Implications for Achieving Equity

HMIs are set against the backdrop of under-representation on university campuses and can make people from marginalized backgrounds feel like outsiders. Discrimination creates even more stress and anxiety and amplifies feelings of alienation in a space that is already not representational of people’s identities. Campus environments can feel unsupportive and racially hostile, resulting in alienation, dissatisfaction, disidentification, and disengagement from the academy.

What can be learned about campus climate from how women in higher education explain microaggressions against them? HMIs manifest differently depending on identity contingencies, which makes them difficult to address through a “one-size-fits-all” policy approach, but there are many policy implications that can be considered, many coming from women and women of color in higher education themselves.

Institutions can center marginalized groups in strategic plans and strategic planning. They can recruit more women of color simultaneously to alleviate isolation and tokenization. They can support professional organizations that serve women and people of color.
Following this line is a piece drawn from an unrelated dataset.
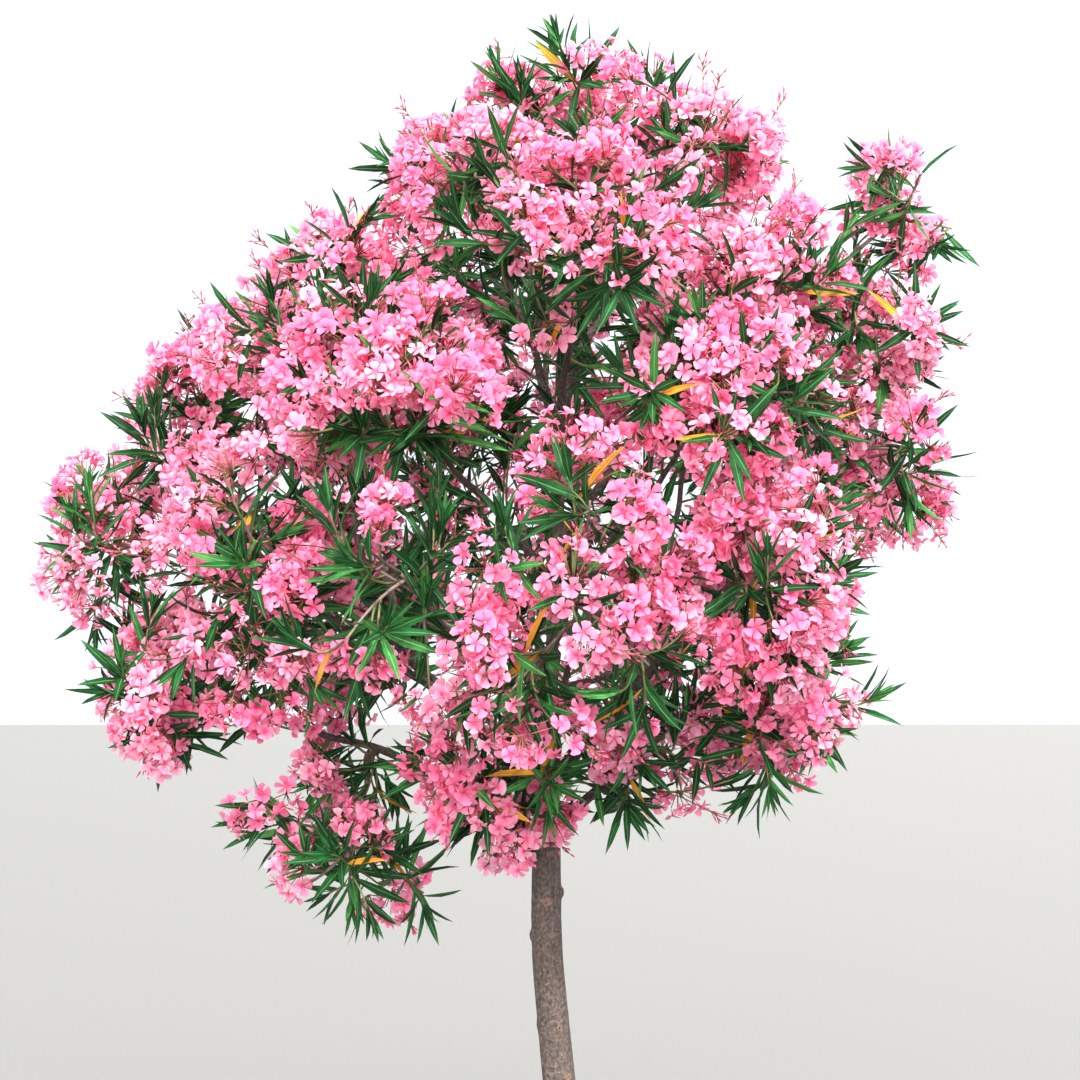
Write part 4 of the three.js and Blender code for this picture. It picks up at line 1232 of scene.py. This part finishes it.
feet = np.concatenate([bud_foot, tuft_foot])
lines = np.concatenate([bud_line, tuft_line.reshape(-1, 3)])
lengths = np.concatenate([bud_length, random.uniform(*SPRAY_BUD_LENGTH, tuft).ravel()])
bud_points = feet[:, None] + lines[:, None] * (lengths[:, None] * [0, BUD_WIDEST, 1])[..., None]
rings = tube_corners(bud_points, np.broadcast_to(BUD_RADII, (len(feet), 3)), BUD_SIDES)
bud = flesh_material("bud", 0.5, 0.02, "b82f5c", "dd5a84", 0.003, 0.0004)
new_piece("buds", rings, tube_faces(len(feet), 3, BUD_SIDES), bud, MASS_NODES)

starts = [cyme_foot[owner], cyme_foot[bud_owner], head_tip[cyme_head], spray_start]
starts = np.concatenate([*starts, tuft_start.reshape(-1, 3)])
ends = np.concatenate([neck, bud_foot, cyme_foot, spray_end, tuft_foot])
lines = np.stack([starts, ends], axis=1)
rings = tube_corners(lines, np.broadcast_to(STALK_RADII, (len(ends), 2)), STALK_SIDES)
red_stalk = twig_material("red_stalk", "6e352f", "94604a")
new_piece("stalks", rings, tube_faces(len(ends), 2, STALK_SIDES), red_stalk, MASS_NODES)

# The pot: fired clay, turned on a wheel, with a rolled rim, faint rings left by the fingers, and lime
# that the damp has drawn out, most of it low on the wall. Four drain holes go through its foot.
POT_HEIGHT = 0.5
POT_TOP_RADIUS = 0.31
POT_FOOT_RADIUS = 0.205
POT_WALL = 0.022
RIM_HEIGHT = 0.062
RIM_OUT = 0.014
RIM_TAPER = 0.004
RIM_EDGE = 0.008
POT_FLOOR = 0.028
POT_SIDES = 128
CORNER_RADIUS = 0.006
CORNER_STEPS = 5
PROFILE_SPACING = 0.0065
DRAINS = 4
DRAIN_RADIUS = 0.011
DRAIN_CIRCLE = 0.11
DRAIN_SIDES = 24
DRILL_ENDS = (-0.02, 0.06)


def wall_radius(height):
    """The pot's outer radius below its rim, which grows evenly from its foot to its top."""
    return blend(POT_FOOT_RADIUS, POT_TOP_RADIUS - RIM_OUT, height / POT_HEIGHT)


def rounded(profile, radius, steps):
    """A profile whose inner corners are replaced by arcs: points on a quadratic curve that starts and
    ends the given distance before and after the corner, or less on a short side."""
    profile = np.array(profile, dtype=float)
    points = [profile[:1]]
    for before, corner, after in zip(profile, profile[1:], profile[2:]):
        cut = min(radius, 0.45 * np.linalg.norm(before - corner), 0.45 * np.linalg.norm(after - corner))
        controls = (corner + unit(before - corner) * cut, corner, corner + unit(after - corner) * cut)
        points.append(bezier(controls, steps))
    return np.concatenate([*points, profile[-1:]])


def finer(profile, spacing):
    """A profile with points added so that none are further apart than the spacing."""
    parts = [profile[:1]]
    for first, second in zip(profile, profile[1:]):
        steps = max(1, math.ceil(np.linalg.norm(second - first) / spacing))
        parts.append(blend(first, second, np.linspace(0, 1, steps + 1)[1:, None]))
    return np.concatenate(parts)


def turned_body(profile, sides, relief):
    """A body turned from a profile of radius and height, whose first and last points lie on the axis.
    Relief is added to the radius of each corner, by its angle and its height."""
    angle = circle(sides)
    height = profile[1:-1, 1:]
    radius = profile[1:-1, :1] + relief(angle, height)
    rings = [radius * np.cos(angle), radius * np.sin(angle), np.broadcast_to(height, radius.shape)]
    rings = np.stack(rings, axis=-1).reshape(-1, 3)
    corners = np.concatenate([rings, [(0, 0, profile[0, 1]), (0, 0, profile[-1, 1])]])
    count = len(profile) - 2
    side = np.arange(sides)
    beside = (side + 1) % sides
    last = (count - 1) * sides
    low = np.stack([beside, side, np.full(sides, len(rings))], axis=1)
    high = np.stack([last + side, last + beside, np.full(sides, len(rings) + 1)], axis=1)
    return corners, [tube_faces(1, count, sides)[0], low, high]


def throwing(angle, height):
    """Rings left by the wheel, that wander a little round the pot, plus a slow unevenness. Both fade out
    towards the flat foot."""
    rings = 0.00045 * np.sin(height * 2 * np.pi / 0.013 + 1.5 * np.sin(angle) + 0.6 * np.sin(3 * angle))
    slow = 0.0009 * np.sin(2 * angle + height * 9) + 0.0006 * np.sin(5 * angle - height * 14)
    return (rings + slow) * np.clip(height / 0.03, 0, 1)


def clay_material(dark, middle, light, gritty, limed, rubbed, darker_foot):
    """Fired clay: patches of three tones, grit, lime that runs down and grows towards the foot, a rim
    rubbed pale, and a wall that grows darker towards the foot."""
    material, tree, shader = new_material("terracotta", Roughness=0.88)
    place = object_place(tree)
    height = node(tree, "ShaderNodeSeparateXYZ", {"Vector": place}).outputs["Z"]
    patches = noise(tree, place, 0.16, 5.0)
    grit = noise(tree, place, 0.0025, 3.0)
    runs = noise(tree, mapped(tree, place, (1, 1, 0.45)), 0.045, 6.0)
    low = ranged(tree, height, 0.02, 0.3, 0.75, 0.12)
    lime = maths(tree, "MULTIPLY", ranged(tree, runs, 0.48, 0.72), low)
    rim = ranged(tree, height, 0.488, 0.5, 0.0, 0.5)
    wear = maths(tree, "MULTIPLY", rim, ranged(tree, patches, 0.35, 0.6))
    colour = ramp(tree, patches, (0.32, dark), (0.5, middle), (0.7, light))
    colour = mixed(tree, ranged(tree, grit, 0.5, 0.75, 0.0, 0.3), colour, gritty)
    colour = mixed(tree, lime, colour, limed)
    colour = mixed(tree, wear, colour, rubbed)
    # Darker towards the foot: over the lowest five centimetres the colour blends up to halfway towards a
    # darker brown.
    colour = mixed(tree, ranged(tree, height, 0.0, 0.05, 0.5, 0.0), colour, darker_foot)
    tree.links.new(ranged(tree, lime, 0.0, 0.7, 0.82, 0.97), shader.inputs["Roughness"])
    bands = noise(tree, mapped(tree, place, (1, 1, 6)), 0.05)
    surfaced(tree, shader, colour, (grit, 0.0006), (bands, 0.0012), (runs, 0.0008))
    return material


rim_foot = POT_HEIGHT - RIM_HEIGHT
pot_profile = [
    (0, 0),
    (POT_FOOT_RADIUS, 0),
    (wall_radius(rim_foot), rim_foot),
    (POT_TOP_RADIUS - RIM_TAPER, rim_foot + RIM_EDGE),
    (POT_TOP_RADIUS, POT_HEIGHT),
    (wall_radius(POT_HEIGHT) - POT_WALL, POT_HEIGHT),
    (wall_radius(POT_FLOOR) - POT_WALL, POT_FLOOR),
    (0, POT_FLOOR),
]
clay = clay_material("743b23", "8d4e31", "a26445", "8a4526", "d9c3ac", "dba27c", "6b4430")
profile = finer(rounded(pot_profile, CORNER_RADIUS, CORNER_STEPS), PROFILE_SPACING)
corners, faces = turned_body(profile, POT_SIDES, throwing)
pot = new_piece("turned_pot", corners, faces, clay, ["pot"])

angle = (np.arange(DRAINS) + 0.5) * 2 * np.pi / DRAINS
drill_lines = np.empty((DRAINS, 2, 3))
drill_lines[..., 0] = DRAIN_CIRCLE * np.cos(angle)[:, None]
drill_lines[..., 1] = DRAIN_CIRCLE * np.sin(angle)[:, None]
drill_lines[..., 2] = DRILL_ENDS
drill_rings = tube_corners(drill_lines, np.full((DRAINS, 2), DRAIN_RADIUS), DRAIN_SIDES)
drill_faces = [row for rows in tube_faces(DRAINS, 2, DRAIN_SIDES) for row in rows.tolist()]
drill = bpy.data.objects.new("drill", bpy.data.meshes.new("drill"))
drill.data.from_pydata(drill_rings.reshape(-1, 3).tolist(), [], drill_faces)
bpy.context.scene.collection.objects.link(drill)
cut = pot.modifiers.new("drains", "BOOLEAN")
cut.object = drill
cut.operation = "DIFFERENCE"
cut.solver = "EXACT"
drilled = bpy.data.meshes.new_from_object(pot.evaluated_get(bpy.context.evaluated_depsgraph_get()))
pot.modifiers.clear()
pot.data = drilled
bpy.data.objects.remove(drill)

# The soil: dark potting soil, loose and crumbly on top and a little higher round the stem, with pale grit
# in it. It fills the pot from its floor, a hair inside the wall.
SOIL_GAP = 0.0003
SOIL_RADIUS = wall_radius(SOIL_TOP / 1000) - POT_WALL - SOIL_GAP
SOIL_FOOT = POT_FLOOR + SOIL_GAP
SOIL_FOOT_RADIUS = wall_radius(SOIL_FOOT) - POT_WALL - SOIL_GAP
SOIL_RINGS = 70
SOIL_SIDES = 150
INNERMOST_RADIUS = 0.002
SOIL_SETTLED = 0.003
LEVEL_EDGE = 0.02
MOUND_HEIGHT = 0.006
MOUND_RADIUS = 0.1
CRUMB_SIZES = (0.16, 0.008)
CRUMB_WAVES = 34
CRUMB_HEIGHT = 0.012


def crumbs(x, y, seed):
    """Height of crumbly ground: many cosine waves in all directions, the shorter the lower, and folded up
    at the bottom so that the lumps stand out."""
    random = np.random.default_rng(seed)
    height = np.zeros_like(x)
    for length in np.geomspace(*CRUMB_SIZES, CRUMB_WAVES):
        turn, phase = random.uniform(0, 2 * np.pi, 2)
        height += length**0.8 * np.cos((x * np.cos(turn) + y * np.sin(turn)) * 2 * np.pi / length + phase)
    return np.abs(height) * CRUMB_HEIGHT


def soil_material(dark, middle, light, grit):
    """Loose soil: three dark tones, crumbs, and a pale grain here and there."""
    material, tree, shader = new_material("soil", Roughness=0.95)
    place = object_place(tree)
    grains = node(tree, "ShaderNodeTexVoronoi", {"Vector": place, "Scale": 160.0})
    pale = node(tree, "ShaderNodeSeparateColor", {"Color": grains.outputs["Color"]}).outputs["Red"]
    colour = ramp(tree, noise(tree, place, 0.012, 6.0), (0.35, dark), (0.52, middle), (0.7, light))
    colour = mixed(tree, ranged(tree, pale, 0.93, 0.96, 0.0, 0.6), colour, grit)
    layers = [(noise(tree, place, 0.004, 6.0), 0.003), (grains.outputs["Distance"], 0.002)]
    surfaced(tree, shader, colour, *layers)
    return material


angle = circle(SOIL_SIDES)
radius = np.linspace(SOIL_RADIUS, INNERMOST_RADIUS, SOIL_RINGS)[:, None]
x, y = radius * np.cos(angle), radius * np.sin(angle)
edge = np.clip((SOIL_RADIUS - radius) / LEVEL_EDGE, 0, 1)
mound = MOUND_HEIGHT * np.exp(-((radius / MOUND_RADIUS) ** 2))
height = SOIL_TOP / 1000 - SOIL_SETTLED + edge * (crumbs(x, y, 3) + mound)
foot = [SOIL_FOOT_RADIUS * np.cos(angle), SOIL_FOOT_RADIUS * np.sin(angle), np.full(SOIL_SIDES, SOIL_FOOT)]
rings = np.concatenate([np.stack(foot, axis=-1)[None], np.stack([x, y, height], axis=-1)])
soil = soil_material("1a130e", "2e2219", "48382b", "9a8468")
new_piece("soil_bed", rings, tube_faces(1, SOIL_RINGS + 1, SOIL_SIDES), soil, ["soil"])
They can engage task forces to identify interactional patterns between different groups and institutional policies and procedures that reinforce, inadvertently or purposefully, a culture of social exclusion.

As institutions strive to reflect the growing diversity of their students with proportional diversity of staff, faculty, and administrators, they must also invest systemically in the supports and policies needed so that no faculty, no administrator, no staff member, no student from an historically marginalized group has to say “I could go on and on” about the microaggressions they experience in higher education.